EXERCISE GOAL => Reproduce the entire listing word for word.

MATERIAL =>
+++

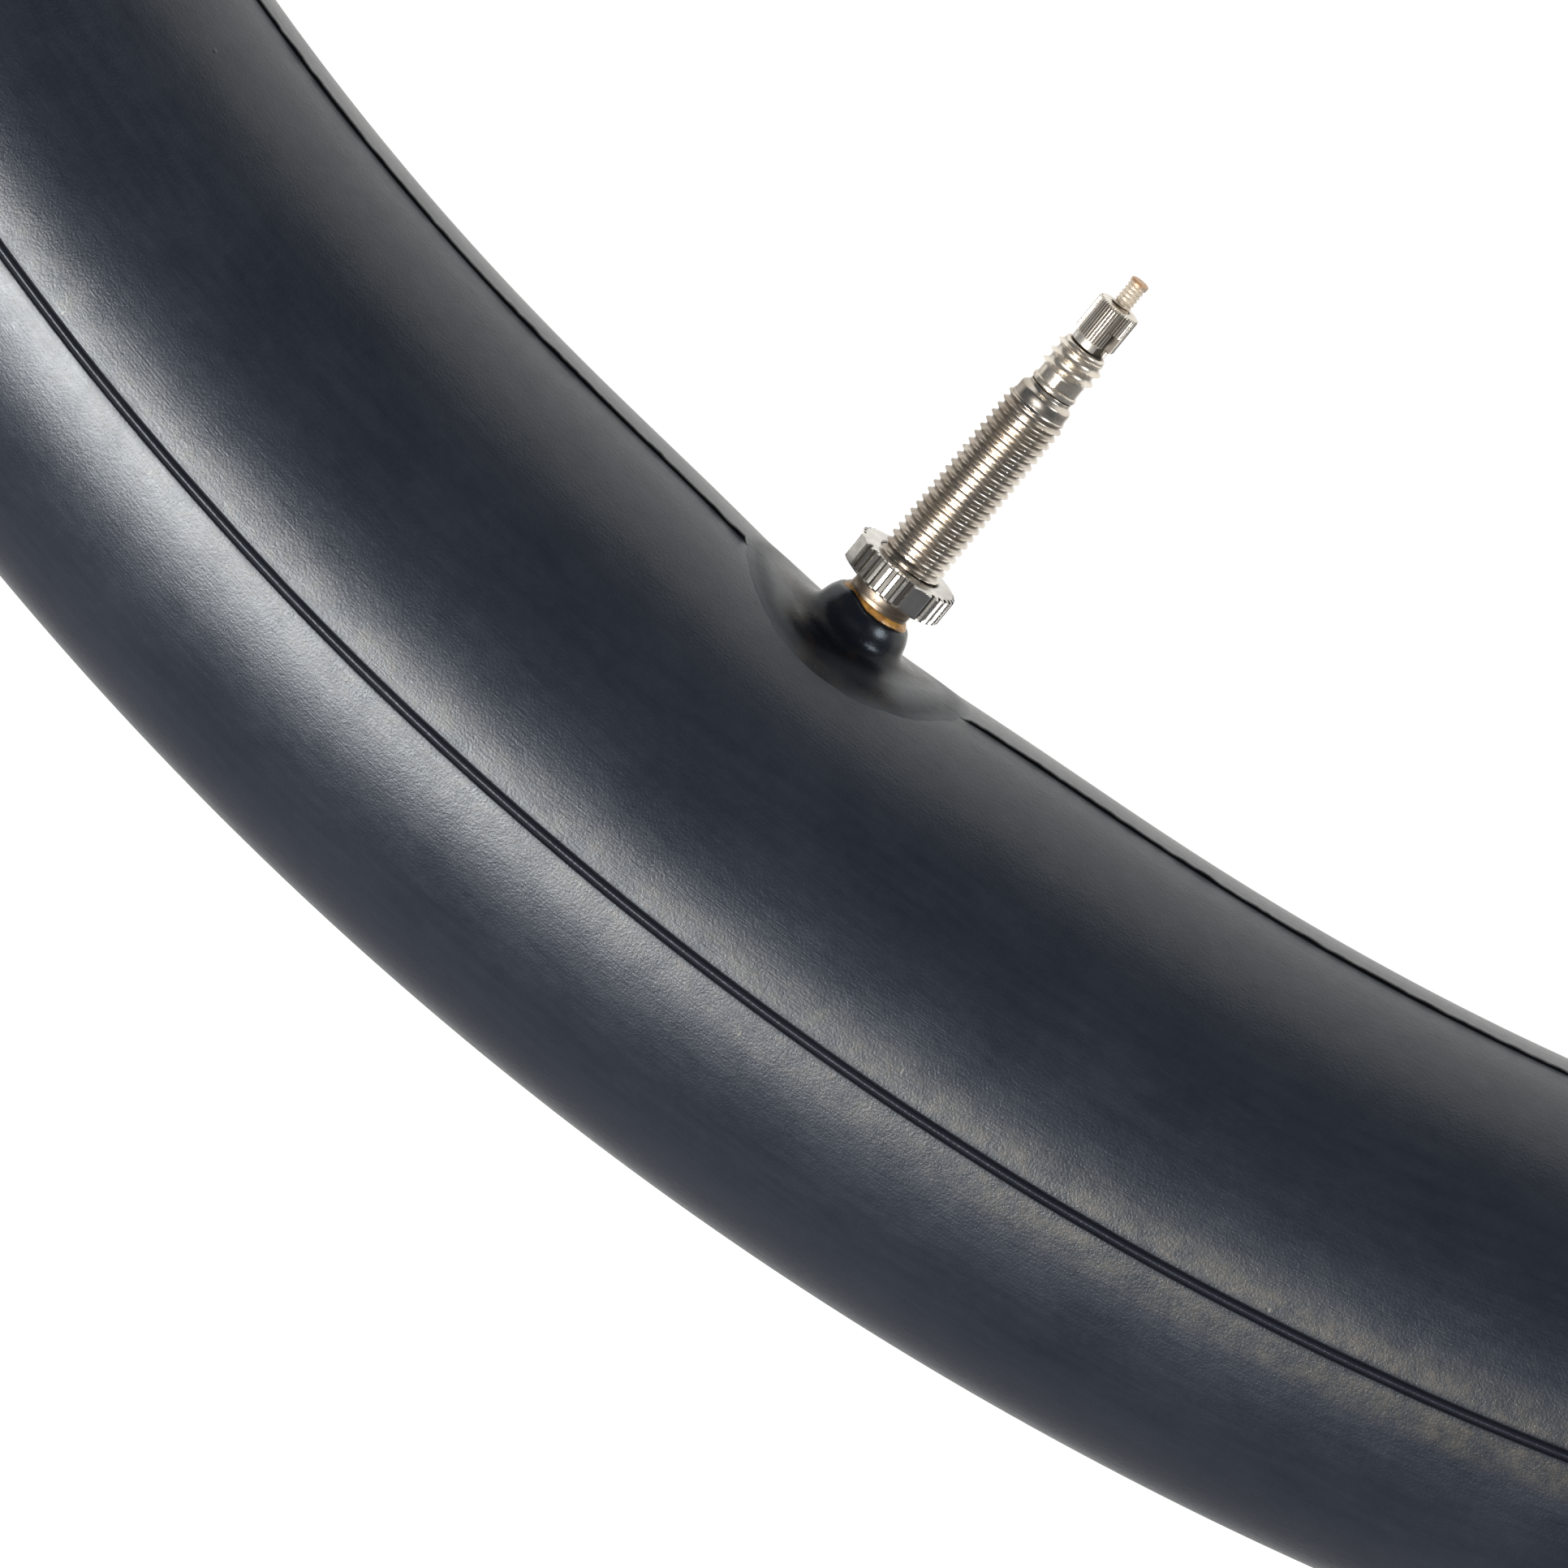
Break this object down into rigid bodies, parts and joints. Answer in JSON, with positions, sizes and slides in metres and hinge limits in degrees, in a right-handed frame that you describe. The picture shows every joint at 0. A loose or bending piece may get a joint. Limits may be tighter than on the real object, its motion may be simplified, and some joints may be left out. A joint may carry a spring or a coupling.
{
  "type": "bicycle inner tube",
  "caption": "Inflated butyl ring for a bicycle tyre, with a bonded rubber valve base, threaded metal Presta valve stem, knurled rim nut and valve core.",
  "frame": {"origin": "centre of the ring, halfway through its thickness", "axes": "+Z along the ring's axis, the ring lies flat; the valve stands on the inner side of the ring at +Y and points to the centre, along -Y"},
  "size_m": [0.6048, 0.6048, 0.0488],
  "materials": {
    "tube_rubber": "satin butyl rubber with a light bloom",
    "base_rubber": "glossy moulded rubber with smears of cement",
    "bonding_cement": "dried amber bonding cement",
    "nickel_plate": "nickel-plated brass, bright with fine turning marks",
    "pin_brass": "thinly plated brass, worn at the tip",
    "gasket_rubber": "matt red rubber",
    "seal_rubber": "matt black rubber"
  },
  "bodies": {
    "root": {"tube_body": "tube_rubber", "valve_base": "base_rubber", "bonding_bead": "bonding_cement", "valve_stem": "nickel_plate"},
    "rim_nut": {"rim_nut": "nickel_plate"},
    "core": {"core_body": "nickel_plate", "core_gasket": "gasket_rubber"},
    "pin": {"valve_pin": "pin_brass", "pin_seal": "seal_rubber", "seal_retainer": "pin_brass"},
    "core_nut": {"core_nut": "nickel_plate"}
  },
  "joints": [
    {"name": "rim_nut_travel", "type": "slide", "parent": "root", "child": "rim_nut", "axis": [0, -1, 0], "range_m": [-0.0009, 0.036]},
    {"name": "core_unscrew", "type": "slide", "parent": "root", "child": "core", "axis": [0, -1, 0], "range_m": [0, 0.017]},
    {"name": "pin_press", "type": "slide", "parent": "core", "child": "pin", "axis": [0, 1, 0], "range_m": [0, 0.0023]},
    {"name": "core_nut_unscrew", "type": "slide", "parent": "core", "child": "core_nut", "axis": [0, -1, 0], "range_m": [0, 0.0023]}
  ]
}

+++

SOLUTION TO THIS PROBLEM =>
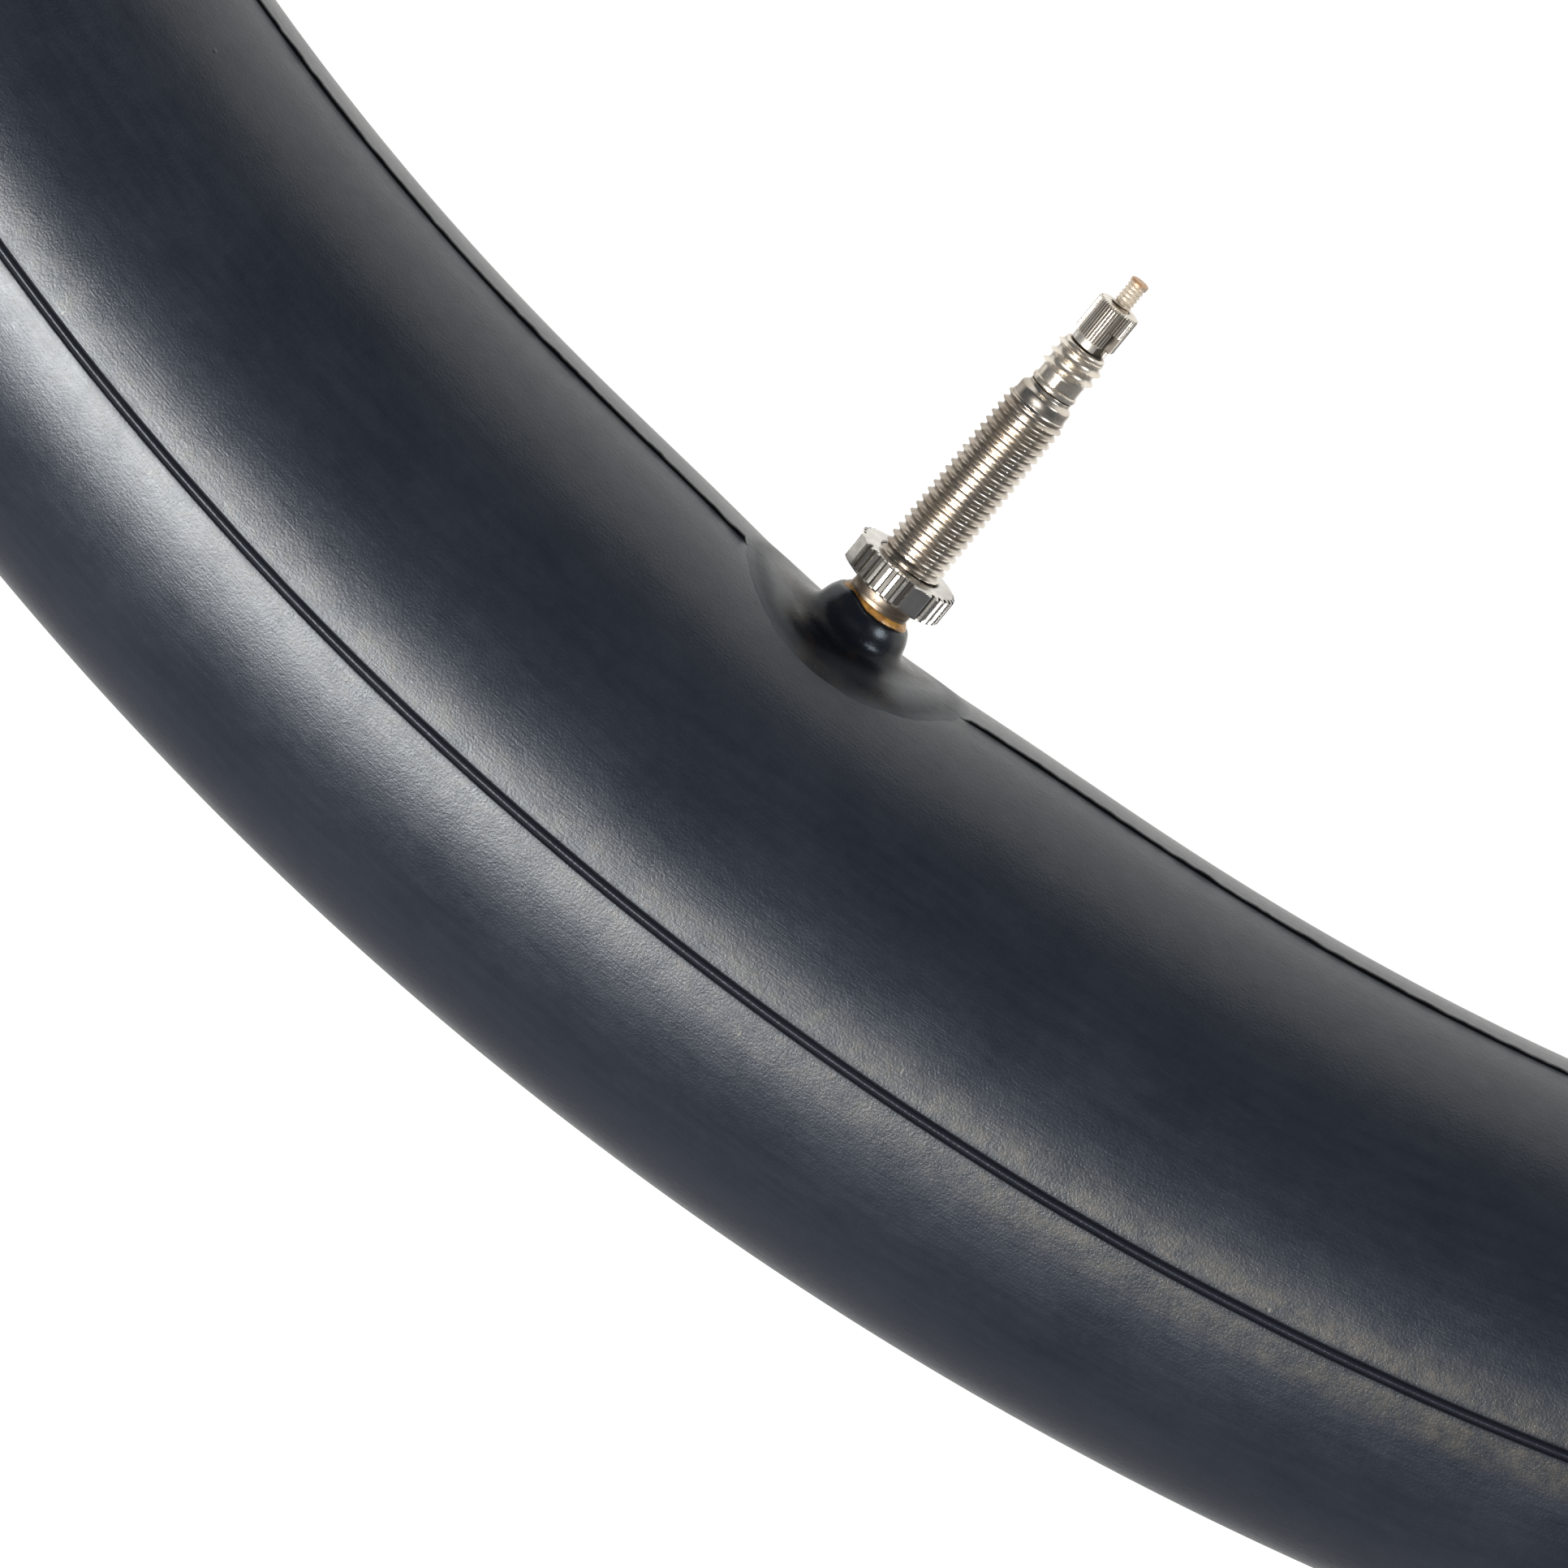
Break this object down into rigid bodies, parts and joints. Answer in JSON, with positions, sizes and slides in metres and hinge limits in degrees, in a right-handed frame that you describe. The picture shows every joint at 0. A loose or bending piece may get a joint. Limits may be tighter than on the real object, its motion may be simplified, and some joints may be left out. A joint may carry a spring or a coupling.
{
  "type": "bicycle inner tube",
  "caption": "Inflated butyl ring for a bicycle tyre, with a bonded rubber valve base, threaded metal Presta valve stem, knurled rim nut and valve core.",
  "frame": {"origin": "centre of the ring, halfway through its thickness", "axes": "+Z along the ring's axis, the ring lies flat; the valve stands on the inner side of the ring at +Y and points to the centre, along -Y"},
  "size_m": [0.6048, 0.6048, 0.0488],
  "materials": {
    "tube_rubber": "satin butyl rubber with a light bloom",
    "base_rubber": "glossy moulded rubber with smears of cement",
    "bonding_cement": "dried amber bonding cement",
    "nickel_plate": "nickel-plated brass, bright with fine turning marks",
    "pin_brass": "thinly plated brass, worn at the tip",
    "gasket_rubber": "matt red rubber",
    "seal_rubber": "matt black rubber"
  },
  "bodies": {
    "root": {"tube_body": "tube_rubber", "valve_base": "base_rubber", "bonding_bead": "bonding_cement", "valve_stem": "nickel_plate"},
    "rim_nut": {"rim_nut": "nickel_plate"},
    "core": {"core_body": "nickel_plate", "core_gasket": "gasket_rubber"},
    "pin": {"valve_pin": "pin_brass", "pin_seal": "seal_rubber", "seal_retainer": "pin_brass"},
    "core_nut": {"core_nut": "nickel_plate"}
  },
  "joints": [
    {"name": "rim_nut_travel", "type": "slide", "parent": "root", "child": "rim_nut", "axis": [0, -1, 0], "range_m": [-0.0009, 0.036]},
    {"name": "core_unscrew", "type": "slide", "parent": "root", "child": "core", "axis": [0, -1, 0], "range_m": [0, 0.017]},
    {"name": "pin_press", "type": "slide", "parent": "core", "child": "pin", "axis": [0, 1, 0], "range_m": [0, 0.0023]},
    {"name": "core_nut_unscrew", "type": "slide", "parent": "core", "child": "core_nut", "axis": [0, -1, 0], "range_m": [0, 0.0023]}
  ]
}